Je suis preneur, monsieur Marleix, de vos conseils éclairés en matière de découpage électoral : vous me prêterez les ciseaux que j'imagine soigneusement gardés dans votre coffre familial. (Sourires.) Plus sérieusement, lorsque l'arbitrage aura été rendu, je discuterai avec les parlementaires du mode de scrutin relatif aux conseillers départementaux. Le scrutin binominal suppose, pour garantir l'ancrage territorial et la parité – ainsi que l'a rappelé le Président de la République lors des États généraux de la démocratie territoriale –, un redécoupage complet, lequel devra tenir compte des préconisations du Conseil d'État, de l'avis des conseils départementaux et des formations politiques, du poids démographique – les disparités pouvant aujourd'hui aller de 1 à 47 dans certains départements –, mais aussi de la nature des territoires. Les problèmes du statu quo sont évidents – disparité cantonale et absence de parité –, et un scrutin départemental de liste serait préjudiciable à l'ancrage territorial. M. Favier, président du conseil général du Val-de-Marne, insistait aussi, cet après-midi au Sénat, sur la nécessité du pluralisme. Au plan juridique, le redécoupage cantonal ressortit au Conseil d'État, dont, le cas échéant, je solliciterai par conséquent l'avis, tout en procédant à la consultation la plus large des formations politiques. Reste que l'ancrage cantonal, tâche ardente que j'espère pouvoir mener à bien, doit être lié aux réalités administratives départementales.

J'en viens à des questions plus précises. Le premier passeport biométrique fut délivré le 31 octobre 2008 ; au 30 septembre de cette année, près de 10 millions d'autres l'ont été. Au 31 juillet 2012, le délai de mise à disposition en mairie était, en moyenne nationale, de onze jours, la production et la livraison des titres exigeant quant à elle en moyenne entre quatre et cinq jours. Est-il possible d'améliorer ces performances ? Le ministre de l'intérieur ne peut que le souhaiter.

S'agissant du projet FAETON, la principale nouveauté apportée par la directive européenne est le caractère renouvelable du permis de conduire dont la durée de validité n'excède pas quinze ans, afin de permettre un renouvellement régulier de la photographie. Le permis sera délivré sous un format unique au début de 2013, même si des retards sont toujours possibles. En tout cas, la totalité des permis de conduire actuels devra être renouvelée avant le 19 janvier 2033. Dans la lignée des processus de dématérialisation administratifs, le projet FAETON offre à tous les acteurs de la gestion du permis de conduire souplesse et rapidité.

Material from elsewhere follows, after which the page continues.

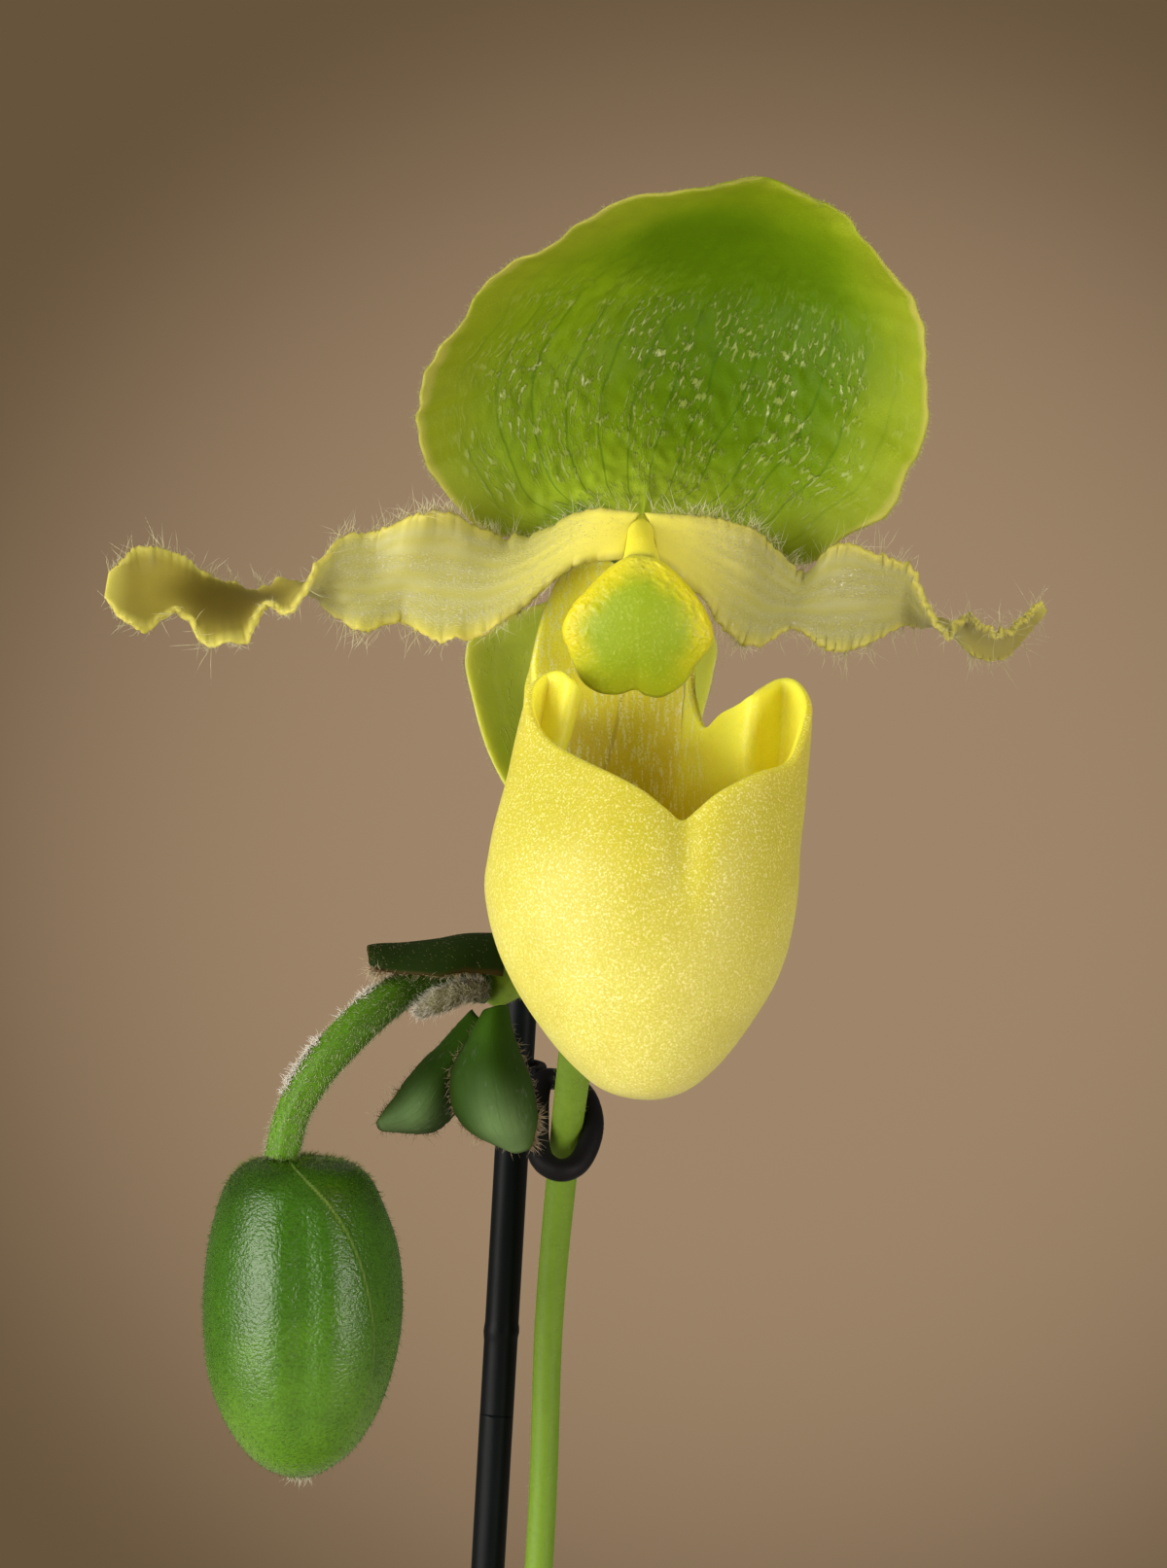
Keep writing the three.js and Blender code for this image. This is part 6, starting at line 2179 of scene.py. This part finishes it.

Je souhaite moi aussi un État proche des usagers, monsieur Candelier. Le réseau des sous-préfectures, qui est resté le même depuis 1926, doit évoluer. Cependant la crise budgétaire ne doit pas affecter la qualité du service public, nous en sommes bien d'accord.

En tant que représentant de l'État, j'ai rencontré le pape dimanche dernier à l'occasion d'une canonisation. Le journal L'Humanité en a fait reproche au Gouvernement, mais l'État se doit d'avoir des rapports équilibrés et intelligents avec l'Église catholique. Je n'ai pas parlé de votre proposition au pape (Sourires), mais j'ai déjà eu l'occasion de m'exprimer sur le Concordat : celui-ci fait partie de notre histoire ; le remettre en cause, même si je respecte bien entendu vos convictions, me semblerait inopportun au regard des spécificités de l'Alsace et de la Moselle, qui, en matière de tolérance et de dialogue, nous donnent parfois de belles leçons.